Blue is my favorite color,gorgeous! What skin is that? Thanks for posting photos. The closure tab is better made than on my red M-edge I bought 2 months ago. I've had no problem with mine but like the new look.


----------



## luvmy4brats

Linda Cannon-Mott said:


> Blue is my favorite color,gorgeous! What skin is that? Thanks for posting photos. The closure tab is better made than on my red M-edge I bought 2 months ago. I've had no problem with mine but like the new look.


Linda,

That is the Crest skin.

I do like the newer tab design. Also the cover itself seems much stiffer than my others. The cover is also slightly curved on the corners to better fit the curves on the Kindle.


----------



## Linda Cannon-Mott

Oh the temptation! I must wait until after Christmas though.   It is a beautiful blue!


----------



## sebat

luvmy4brats said:


> I do like the newer tab design. Also the cover itself seems much stiffer than my others. The cover is also slightly curved on the corners to better fit the curves on the Kindle.


It is pretty.

I'm curious about the extra thickness of the strap. Does the cover fold back easily?


----------



## luvmy4brats

It does fold back, but not as easily as my others. But I'm not sure how much of that is the strap and how much is it just being so new.


----------



## TM

Tha civer is beautiful - i love the shade of blue.


----------



## sebat

luvmy4brats said:


> It does fold back, but not as easily as my others. But I'm not sure how much of that is the strap and how much is it just being so new.
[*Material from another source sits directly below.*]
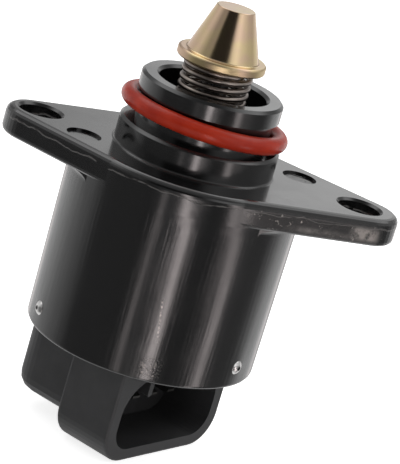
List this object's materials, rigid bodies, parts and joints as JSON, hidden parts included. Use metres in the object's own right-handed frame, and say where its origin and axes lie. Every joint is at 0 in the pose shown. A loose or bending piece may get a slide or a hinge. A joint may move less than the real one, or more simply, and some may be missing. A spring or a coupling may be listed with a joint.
{
  "type": "idle air control valve",
  "caption": "Stepper motor valve for engine idle air: a tapered pintle on a lead screw, in a flanged casting with a sealed nose and a side connector.",
  "frame": {"origin": "where the valve axis meets the flange's mating face", "axes": "+Z along the valve axis towards the pintle, +X along the flange's long side towards the bolt hole that lies further from the axis"},
  "size_m": [0.0561, 0.0333, 0.0635],
  "materials": {
    "cast_black": "semi-gloss black coating on a die casting",
    "seal_red": "satin red silicone",
    "pintle_brass": "turned, yellow passivated",
    "spring_steel": "dark drawn wire",
    "screw_steel": "ground",
    "white_nylon": "moulded nylon",
    "bearing_steel": "ground and polished",
    "magnet_ferrite": "sintered",
    "hub_plastic": "moulded",
    "nut_brass": "turned",
    "bush_bronze": "sintered",
    "stator_steel": "zinc plated sheet",
    "winding_copper": "enamelled wire",
    "cap_plastic": "moulded, matte",
    "seal_black": "satin",
    "terminal_tin": "tin plated",
    "pin_steel": "polished"
  },
  "bodies": {
    "valve_body": {"housing": "cast_black", "o_ring": "seal_red", "pintle_spring": "spring_steel", "guide_bush": "white_nylon", "bearing_outer_race": "bearing_steel", "bearing_balls": "bearing_steel", "bearing_cage": "white_nylon", "rear_bush": "bush_bronze", "stator_cup_front": "stator_steel", "stator_cup_rear": "stator_steel", "pole_plate_front": "stator_steel", "pole_plate_rear": "stator_steel", "bobbin_front": "white_nylon", "bobbin_rear": "white_nylon", "winding_front": "winding_copper", "winding_rear": "winding_copper", "wave_washer": "spring_steel", "end_cap": "cap_plastic", "cap_seal": "seal_black", "terminal_1": "terminal_tin", "terminal_2": "terminal_tin", "terminal_3": "terminal_tin", "terminal_4": "terminal_tin", "retainer_pins": "pin_steel"},
    "rotor": {"rotor_magnet": "magnet_ferrite", "rotor_hub": "hub_plastic", "rotor_nut": "nut_brass", "bearing_inner_race": "bearing_steel"},
    "plunger": {"pintle": "pintle_brass", "lead_screw": "screw_steel"}
  },
  "joints": [
    {"name": "rotor_spin", "type": "hinge", "parent": "valve_body", "child": "rotor", "pos_m": [0, 0, -0.012], "axis": [0, 0, 1], "range_deg": [-2880, 0]},
    {"name": "pintle_slide", "type": "slide", "parent": "valve_body", "child": "plunger", "axis": [0, 0, 1], "range_m": [0, 0.008], "deforming": ["pintle_spring"]}
  ],
  "couplings": [
    {"joint": "pintle_slide", "follows": "rotor_spin", "m_per_rad": -0.00015915}
  ]
}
It will probably break in after a while. Thanks.


----------



## Miss Molly

All the pics look so pretty! I'm having a hard time deciding which cover I want to get for my Kindle. 
I love the Oberon covers, but I also like the two-tone M-edge covers. Has anyone ordered the cream w/saddle cover? I like that one but I'm worried it would get dirty way too quickly.... Also, I noticed a review on amazon.com for one of the M-edge covers (the black one I think) where the person said the interior stained his Kindle - has anyone had this happen with any of their covers?


----------



## Ruby296

luvmy4brats said:


> I had a tough time getting a good picture. They kept coming out too light. Originally it was supposed to be Marine Blue, but now M-Edge has it listed as smooth sapphire blue.
> 
> 
> 
> 
> 
> 
> 
> 
> 
> 
> 
> 
> 
> 
> 
> 
> 
> 
> It really is a beautiful shade of blue. A deep turquoise/teal color. I think the only thing I would change is to have the thread be the same color and not white.
> 
> I think my others will be finding a new home. Between this one and the Oberon, I can't see me using any of the other ones.
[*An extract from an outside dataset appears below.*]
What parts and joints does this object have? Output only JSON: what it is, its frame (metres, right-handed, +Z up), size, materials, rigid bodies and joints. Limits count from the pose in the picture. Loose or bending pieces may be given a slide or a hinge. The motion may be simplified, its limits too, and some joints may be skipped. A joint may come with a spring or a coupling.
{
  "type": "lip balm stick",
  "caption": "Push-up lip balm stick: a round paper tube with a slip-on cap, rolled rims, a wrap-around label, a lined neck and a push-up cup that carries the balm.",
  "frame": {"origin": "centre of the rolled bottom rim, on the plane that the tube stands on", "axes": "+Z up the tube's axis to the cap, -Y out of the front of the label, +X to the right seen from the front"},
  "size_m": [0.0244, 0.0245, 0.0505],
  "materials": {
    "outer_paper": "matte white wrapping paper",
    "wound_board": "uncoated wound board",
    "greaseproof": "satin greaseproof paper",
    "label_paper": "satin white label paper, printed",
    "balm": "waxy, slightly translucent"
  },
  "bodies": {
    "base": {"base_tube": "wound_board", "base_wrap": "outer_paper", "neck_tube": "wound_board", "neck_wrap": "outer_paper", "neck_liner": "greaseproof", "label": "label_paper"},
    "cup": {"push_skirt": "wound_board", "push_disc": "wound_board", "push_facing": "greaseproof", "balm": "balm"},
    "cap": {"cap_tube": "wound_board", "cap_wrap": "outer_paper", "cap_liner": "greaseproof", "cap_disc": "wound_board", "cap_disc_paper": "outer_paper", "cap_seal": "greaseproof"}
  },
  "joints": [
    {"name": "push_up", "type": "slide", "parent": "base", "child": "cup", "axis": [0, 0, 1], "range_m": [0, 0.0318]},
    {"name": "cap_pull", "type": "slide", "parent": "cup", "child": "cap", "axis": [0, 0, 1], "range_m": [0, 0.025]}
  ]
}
This color is beautiful too!! Thanks for posting your pics


----------



## Marci

Love your photos and the color!  

Your skin looks terrific, too.

Thanks for sharing,

Marci


----------



## Marci

Miss Molly said:


> All the pics look so pretty! I'm having a hard time deciding which cover I want to get for my Kindle.
> I love the Oberon covers, but I also like the two-tone M-edge covers. Has anyone ordered the cream w/saddle cover? I like that one but I'm worried it would get dirty way too quickly.... Also, I noticed a review on amazon.com for one of the M-edge covers (the black one I think) where the person said the interior stained his Kindle - has anyone had this happen with any of their covers?


I'm not sure about this & hope other MEdgers will correct me if I am wrong. The first covers MEdge made did very very lightly stain the corners of a Kindle where the loops hold it in place. Apparently this was caused by the dye of the leather. They have since corrected this and the new ones do not do this anymore.

Hope this helps,

Marci


----------



## Shizu

Miss Molly said:


> All the pics look so pretty! I'm having a hard time deciding which cover I want to get for my Kindle.
> I love the Oberon covers, but I also like the two-tone M-edge covers. Has anyone ordered the cream w/saddle cover? I like that one but I'm worried it would get dirty way too quickly.... Also, I noticed a review on amazon.com for one of the M-edge covers (the black one I think) where the person said the interior stained his Kindle - has anyone had this happen with any of their covers?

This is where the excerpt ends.